While we stenciled our new clothing our prospective “Company Commanders” were walking around watching us work on stenciling our gear. Company Commanders were the equivalent of a Drill Instructor in other branches of the service, more senior members in the Navy and could be recognized by a chest full of medals and ribbons, a lot of stripes on their uniform and these red ropes dangling in a loop from their shoulders. We referred to them as “red ropes” behind their back and “Sir” to their face. There would usually be 2 Company Commanders assigned to a Company and they were the boss, your mom, you dad, your best friend, your worst enemy and just like Sgt Hulka, they were our big toe. While stenciling my uniforms I could tell the Company Commanders were watching us to see who was paying attention to detail and doing a thorough job in a timely manner, so I made sure I did everything to perfection when they walked behind me and looked over my shoulder. It paid off to perfection and a week later I was dubbed our new “Company Yeoman”. Our Company Commander, First Class Petty Officer Marlor took a liking to me and trusted me the responsibilities of a Yeoman which was taking care of the daily logistics of head counts and mail call. I was the liaison between the company and our Company Commander. I liked my job, but our Company Commander was mean, I mean real mean. He was covered in tattoos from neck to toes and could outrun, do more push-ups, set-ups or any number of exercises we did on a daily basis. This guy was covered in tattoos before that sort of thing was cool. He was intimidating to say the least but in the back of my mind a little part of me knew this was all part of the act. The act of shaping us all into young sailors before setting us out to start our real Navy careers.

I don’t think words can properly describe the feelings I went through in Boot Camp. Besides the obvious things like missing home, a girlfriend, mom and dad and all of those creature comforts, you learn very quickly to do without. There were challenges on an hourly basis and there was so much to learn in a short period of time. There were great things that got accomplished in boot camp and there were failures and consequences to be paid. A few weeks after the start of Boot Camp we were all settling into a routine and starting to feel a little cocky. Feeling a little cocky was something that was not advised during boot camp. Us recruits feeling a little cocky made the Company Commander feel a little cocky too. Their idea of feeling a little cocky was singling out any one person who thought he was better than the rest or maybe someone who made a mistake? This person would become the target of Company Commanders enjoyment. Sometimes the Company Commander would take matters into his own hands and sometimes he would send a hard case to a “Marching Party”. A marching party was something that took place after dark, every other week on Thursday and there was usually someone going from our unit every time they had it. The ones that went never came back the same. It wasn’t like they got a lobotomy or anything, but they didn’t chat much about it, only saying it was 2 hours of hell and involved some crazy, out of control Navy SEALs. At the time about all I knew about the SEALs was that they were elite and mean. I only knew what I had read in our “Bluejacket” manual which is the sailors bible and has everything about everything in the Navy. In the manual they gave a brief job description of a Navy SEAL, and I knew they had to be tough.

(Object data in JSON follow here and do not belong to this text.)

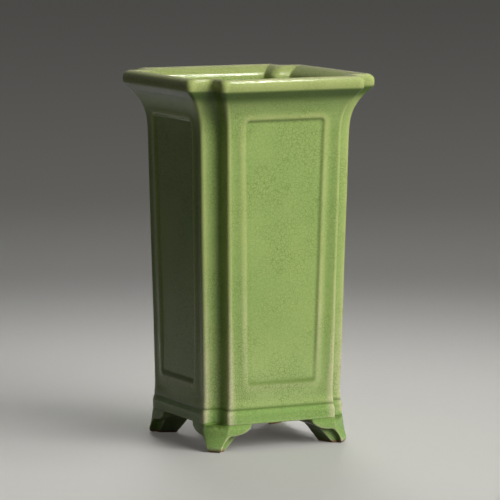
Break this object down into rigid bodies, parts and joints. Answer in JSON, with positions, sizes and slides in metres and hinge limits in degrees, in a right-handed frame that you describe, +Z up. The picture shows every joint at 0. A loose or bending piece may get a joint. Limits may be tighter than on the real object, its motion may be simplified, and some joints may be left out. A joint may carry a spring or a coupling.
{
  "type": "square flower pot",
  "caption": "Tall square flower pot with indented corners, sunk side panels, a flared rolled lip and bracket feet.",
  "frame": {"origin": "on the ground under the middle of the pot, level with the soles of the feet", "axes": "+Z up through the mouth; +X and +Y square to the sides; the front side faces -Y"},
  "size_m": [0.1684, 0.1684, 0.3],
  "materials": {
    "celadon_glaze": "glossy crackled glaze",
    "bare_clay": "unglazed, matt"
  },
  "bodies": {
    "root": {"floor_slab": "bare_clay", "base_band_front": "celadon_glaze", "base_band_right": "celadon_glaze", "base_band_back": "celadon_glaze", "base_band_left": "celadon_glaze", "wall_front": "celadon_glaze", "wall_right": "celadon_glaze", "wall_back": "celadon_glaze", "wall_left": "celadon_glaze", "lip_front": "celadon_glaze", "lip_right": "celadon_glaze", "lip_back": "celadon_glaze", "lip_left": "celadon_glaze", "corner_front_left": "celadon_glaze", "corner_front_right": "celadon_glaze", "corner_back_right": "celadon_glaze", "corner_back_left": "celadon_glaze", "lip_corner_front_left": "celadon_glaze", "lip_corner_front_right": "celadon_glaze", "lip_corner_back_right": "celadon_glaze", "lip_corner_back_left": "celadon_glaze", "foot_front_left": "celadon_glaze", "foot_front_right": "celadon_glaze", "foot_back_right": "celadon_glaze", "foot_back_left": "celadon_glaze"}
  },
  "joints": []
}
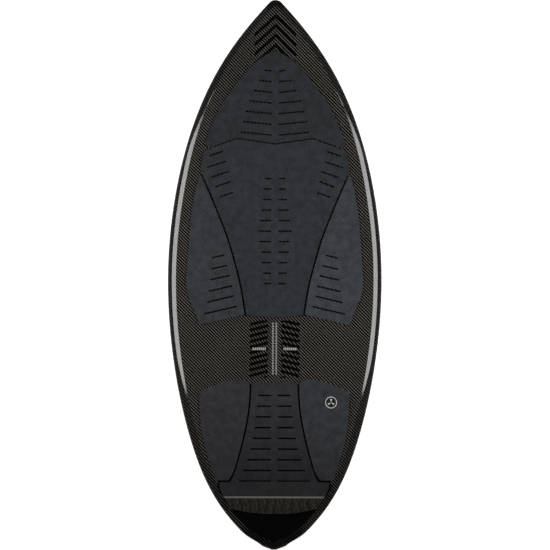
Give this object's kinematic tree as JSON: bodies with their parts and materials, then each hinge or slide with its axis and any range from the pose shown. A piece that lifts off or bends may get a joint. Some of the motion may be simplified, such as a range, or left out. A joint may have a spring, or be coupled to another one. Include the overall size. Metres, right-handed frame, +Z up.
{
  "type": "strapless directional water board",
  "caption": "Strapless directional board with pointed nose, rounded pin tail, bevelled carbon rails, sectioned foam deck traction, tail kick and removable fins.",
  "frame": {"origin": "on the centreline, halfway along, on the straight run of the bottom", "axes": "+Y to the nose, +X to starboard, +Z up through the deck"},
  "size_m": [0.5338, 1.372, 0.119],
  "materials": {
    "carbon": "clear-coated 2x2 twill carbon laminate",
    "foam": "closed-cell foam core",
    "stringer": "plain",
    "dense_foam": "dense foam",
    "eva": "matt EVA, fine cross-hatch",
    "eva_firm": "matt EVA, ribbed back",
    "badge": "moulded medallion",
    "fin_box": "moulded",
    "fin": "moulded composite",
    "screw": "stainless"
  },
  "bodies": {
    "hull": {"deck_skin": "carbon", "bottom_skin": "carbon", "core_left": "foam", "core_right": "foam", "stringer": "stringer", "nose_pad": "eva", "front_center_pad": "eva", "front_left_pad": "eva", "front_right_pad": "eva", "tail_center_pad": "eva", "tail_left_pad": "eva", "tail_right_pad": "eva", "tail_kick": "eva_firm", "badge": "badge", "left_fin_block": "dense_foam", "left_fin_box": "fin_box", "right_fin_block": "dense_foam", "right_fin_box": "fin_box", "center_fin_block": "dense_foam", "center_fin_box": "fin_box"},
    "left_fin": {"left_fin": "fin"},
    "left_fin_screw_front": {"left_fin_screw_front": "screw"},
    "left_fin_screw_rear": {"left_fin_screw_rear": "screw"},
    "right_fin": {"right_fin": "fin"},
    "right_fin_screw_front": {"right_fin_screw_front": "screw"},
    "right_fin_screw_rear": {"right_fin_screw_rear": "screw"},
    "center_fin": {"center_fin": "fin"},
    "center_fin_screw_front": {"center_fin_screw_front": "screw"},
    "center_fin_screw_rear": {"center_fin_screw_rear": "screw"}
  },
  "joints": [
    {"name": "left_fin_pull", "type": "slide", "parent": "hull", "child": "left_fin", "axis": [-0.0871, -0.0419, -0.9953], "range_m": [0, 0.014]},
    {"name": "left_fin_screw_front_back_off", "type": "slide", "parent": "hull", "child": "left_fin_screw_front", "axis": [0.573, -0.0623, -0.8172], "range_m": [0, 0.008]},
    {"name": "left_fin_screw_rear_back_off", "type": "slide", "parent": "hull", "child": "left_fin_screw_rear", "axis": [0.573, -0.0623, -0.8172], "range_m": [0, 0.008]},
    {"name": "right_fin_pull", "type": "slide", "parent": "hull", "child": "right_fin", "axis": [0.0871, -0.0419, -0.9953], "range_m": [0, 0.014]},
    {"name": "right_fin_screw_front_back_off", "type": "slide", "parent": "hull", "child": "right_fin_screw_front", "axis": [-0.573, -0.0623, -0.8172], "range_m": [0, 0.008]},
    {"name": "right_fin_screw_rear_back_off", "type": "slide", "parent": "hull", "child": "right_fin_screw_rear", "axis": [-0.573, -0.0623, -0.8172], "range_m": [0, 0.008]},
    {"name": "center_fin_pull", "type": "slide", "parent": "hull", "child": "center_fin", "axis": [0, -0.0627, -0.998], "range_m": [0, 0.014]},
    {"name": "center_fin_screw_front_back_off", "type": "slide", "parent": "hull", "child": "center_fin_screw_front", "axis": [0.6428, -0.048, -0.7645], "range_m": [0, 0.008]},
    {"name": "center_fin_screw_rear_back_off", "type": "slide", "parent": "hull", "child": "center_fin_screw_rear", "axis": [0.6428, -0.048, -0.7645], "range_m": [0, 0.008]}
  ]
}
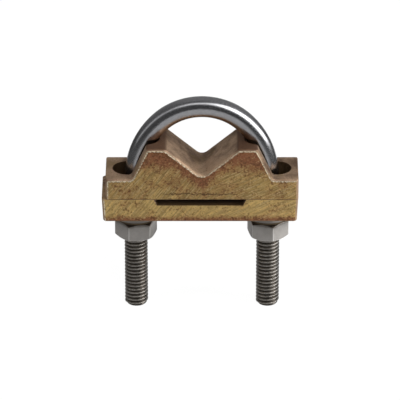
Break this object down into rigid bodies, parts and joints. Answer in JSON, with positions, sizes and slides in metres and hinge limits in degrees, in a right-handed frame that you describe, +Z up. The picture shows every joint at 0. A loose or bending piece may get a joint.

After about a 4-week period of being our company Yeoman I had things down to a science. I knew my job inside and out and I got complacent. One of my jobs was to do a head count of every recruit in our company prior to sitting down for a meal. For every meal I would report the number of recruits to our Company Commander, and we would file into the chow hall for our meal. Sometimes a recruit would be sent to sick call or some other demand so the number of recruits going to a meal may vary from meal to meal. After 4 weeks on the job as the head counter before meals I just started winging it and throwing out a number thinking no one was checking my numbers. We went days with me reporting a headcount that went unchecked, so I thought it was just a formality. Yea, I was dead wrong. One day our Company Commander call me into his office out of the blue. Up until this point I had been his “Go To” guy in the company and could do no wrong. On prior meetings with him in his office it was generally a pleasant experience but, on this occasion, it was all business. I saw a side of him I had never experienced before, and he was pissed to say the least. He informed me that from his best estimation, in the overnight hours a week ago perhaps, something or someone came in and had made me a dumbass. He explained that he had been watching me operate at the chow hall head counts and had been checking my numbers for the last week. Needless to say, I was busted and for punishment I would be fired from my position and sent to the marching party on Thursday evening. This is the part I’ll never forget. He looked me straight in the eyes and in a stern voice he said: “You know Farmer, in the Navy complacency can get you killed, or even worse, you’ll get the people around you killed. I want you to remember that“. It was like the voice of experience had just spoke and my whole world just tanked. I was fired from my position and banished to the marching party. I wasn’t going alone as I soon found out that another recruit from our company had done something wrong and would be accompanying me to the party. His name was Powell, and we were both trying to find out all we could about what went on at a marching party but the guys from our company who had went didn’t want to talk about it much, siting a sworn secrecy.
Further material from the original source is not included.